On Mondays, you pick your child up from school just in time to get her to karate class. Tuesdays, you have a bit more time to run home for a snack before violin practice. Wednesdays are swimming. Thursdays are science camp. Once you get home, there’s still homework and reading assignments. Little, if any, of the day is spent hanging out as a family or simply relaxing.
Extracurricular activities are awesome – they’re fun, they provide good physical (or mental) exercise, and they help prevent children and adolescents from getting involved in drugs or other risky things. They also provide plenty of opportunity to develop personal responsibility, confidence, and social skills.
But is there such thing as too many after-school activities? Could children possibly learn these skills from other experiences?
The answer to both of those questions is: Probably.
Your intentions are right on – your child loves her classes, and she’s learning valuable things. But overloading a child’s calendar with too many structured activities may be placing more stress on your child (and on the family) than what is necessary. Everyone is being spread too thin these days.
Kids need more time to just be kids. And I bet you could use less time being a chauffeur.
Think back to when you were little – perhaps in elementary school. Your childhood probably didn’t consist of you being shuffled from one activity to the next, and then still having piles of homework once you got home. You likely had one extra sport or class a week, and on other days, you changed into play clothes and spent time running in the yard, coloring pictures, or pretending to be a seahorse. Maybe you ate dinner together with your family, and then still had some more downtime before bed.
That type of unstructured free play is just as vital to children’s development as the more structured activities of school and sports. Free play is the way children learn about themselves and the world in which they live.
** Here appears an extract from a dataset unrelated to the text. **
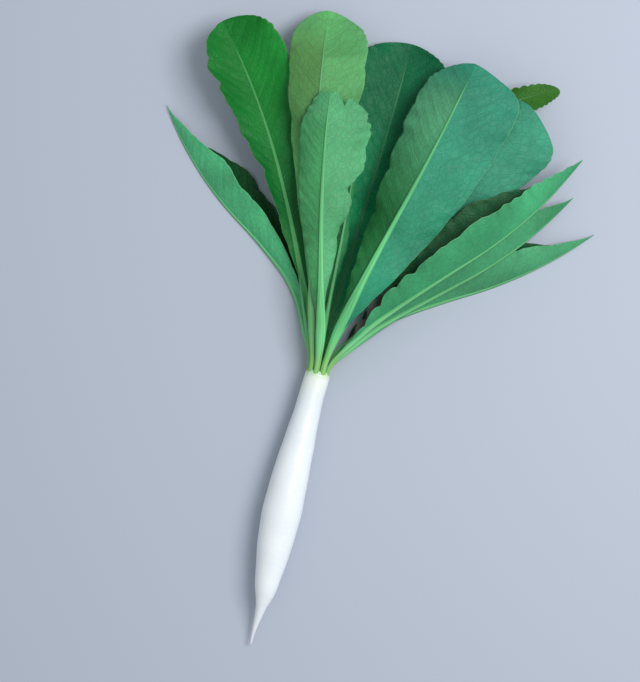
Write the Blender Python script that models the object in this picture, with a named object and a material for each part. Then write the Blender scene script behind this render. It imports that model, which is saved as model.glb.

When kids have to decide for themselves how to spend their time, they learn self-direction. When they struggle to complete a challenging task, they learn resilience. Using their imaginations fosters creativity and competence. Playing with other kids teaches them how to negotiate tricky social interactions.
Sure, the play is often silly and fun, but where did we get the idea that in order for something to foster learning, it must first be well-thought-out, goal-oriented, and controlled?
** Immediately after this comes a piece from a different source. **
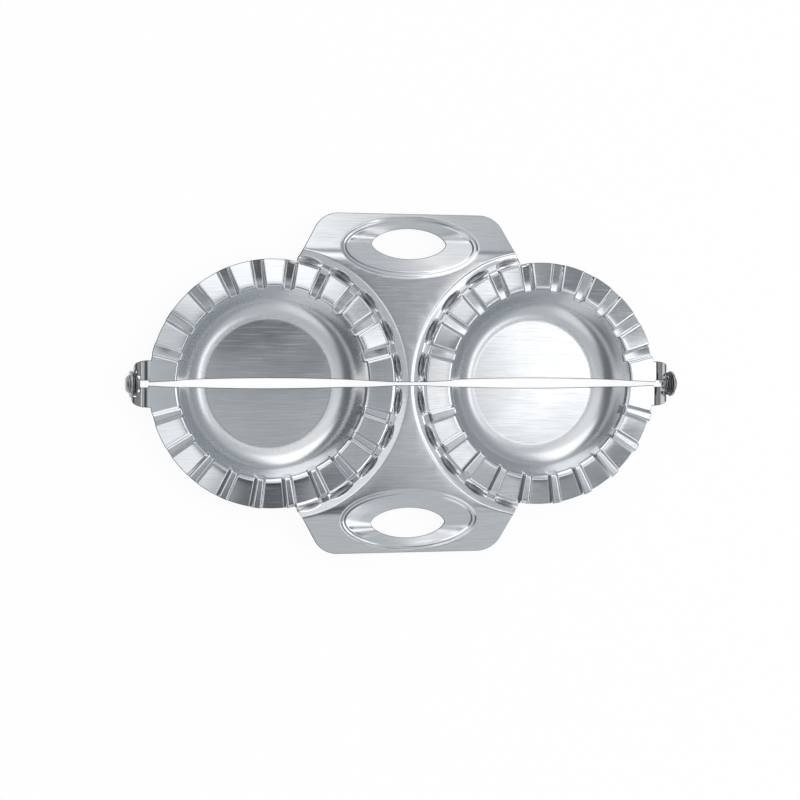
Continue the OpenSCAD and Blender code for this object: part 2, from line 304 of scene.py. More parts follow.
class Sheet:
    """One side of a sheet, gathered from patches and then given its thickness."""

    def __init__(self):
        self.points = []
        self.faces = []

    def add(self, points, faces):
        base = len(self.points)
        self.points += [tuple(map(float, p)) for p in points]
        self.faces += [tuple(base + i for i in f) for f in faces]

    def grid(self, rows, flip=False):
        """rows is an array of shape (rows, columns, 3)."""
        m, n = rows.shape[:2]
        corners = [i * n + j for i in range(m - 1) for j in range(n - 1)]
        faces = [(c, c + 1, c + n + 1, c + n) for c in corners]
        self.add(rows.reshape(-1, 3), [f[::-1] for f in faces] if flip else faces)

    def mirrored(self):
        """Adds the same again on the other side of x = 0."""
        base = len(self.points)
        self.points += [(-x, y, z) for x, y, z in self.points]
        self.faces += [tuple(base + i for i in f)[::-1] for f in self.faces]

    def merged(self):
        """Points and faces with coinciding points joined and collapsed faces dropped."""
        pts = np.array(self.points)
        unused = np.ones(len(pts), bool)
        unused[[i for f in self.faces for i in f]] = False
        pts[unused] = pts[self.faces[0][0]]
        _, first, inverse = np.unique(np.round(pts, 4), axis=0, return_index=True,
                                      return_inverse=True)
        faces = []
        for f in self.faces:
            g = tuple(dict.fromkeys(int(inverse[i]) for i in f))
            if len(g) > 2:
                faces.append(g)
        return pts[first], faces

    def solid(self, thickness, edge_break):
        """The sheet as a closed mesh with chamfered cut edges, and where their faces start."""
        pts, faces = self.merged()
        normals = point_normals(pts, faces)
        used = dict.fromkeys((a, b) for f in faces for a, b in zip(f, f[1:] + f[:1]))
        border = [(a, b) for a, b in used if (b, a) not in used]
        outward = {}
        for a, b in border:
            for i in (a, b):
                o = np.cross(pts[b] - pts[a], normals[i])
                outward.setdefault(i, []).append(o / np.linalg.norm(o))
        top = pts.copy()
        for i, ways in outward.items():
            o = sum(ways)
            length = np.linalg.norm(o)
            # Where the ways cancel, the point stays.
            if length > 1e-6:
                o /= length
                top[i] -= o * edge_break / max(0.5, ways[0] @ o)
        bottom = top - thickness * normals

        count = len(pts)
        rim = {i: 2 * count + 2 * k for k, i in enumerate(sorted(outward))}
        side = [pts[i] - d * normals[i] for i in rim for d in (edge_break, thickness - edge_break)]
        out = faces + [tuple(count + i for i in f)[::-1] for f in faces]
        cut_from = len(out)
        for a, b in border:
            out += [(b, a, rim[a], rim[b]), (rim[b], rim[a], rim[a] + 1, rim[b] + 1),
                    (rim[b] + 1, rim[a] + 1, count + a, count + b)]
        return np.vstack([top, bottom, side]), out, cut_from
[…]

In an ideal world, children would receive plenty of opportunities to play throughout the school day. Bearing in mind that an entire overhaul in education is not going to happen overnight, there are some things you can do at home to ensure that your child gets more free play:
- Decrease the number of extracurricular activities he/she participates in – there’s no magic number of activities, and this can be influenced by other factors, such as the number of children you have and their ages and personalities. If you have two or more kids, these activities very quickly add up. Help them choose the one class they really love, and trim the others from the calendar.
- Free yourself from guilt – coaches, teachers, or other parents may express curiosity or disappointment about a dropped class, but their feelings do not reflect on you and the choices you make for your family.
- Schedule free play on the calendar – you’ll take it more seriously if you set it as a commitment instead of a simple suggestion
- Step back – it’s not up to you to direct your child’s play time. If they want to play with you and you’re up for it – that’s great! If not, let them figure out the free time for themselves.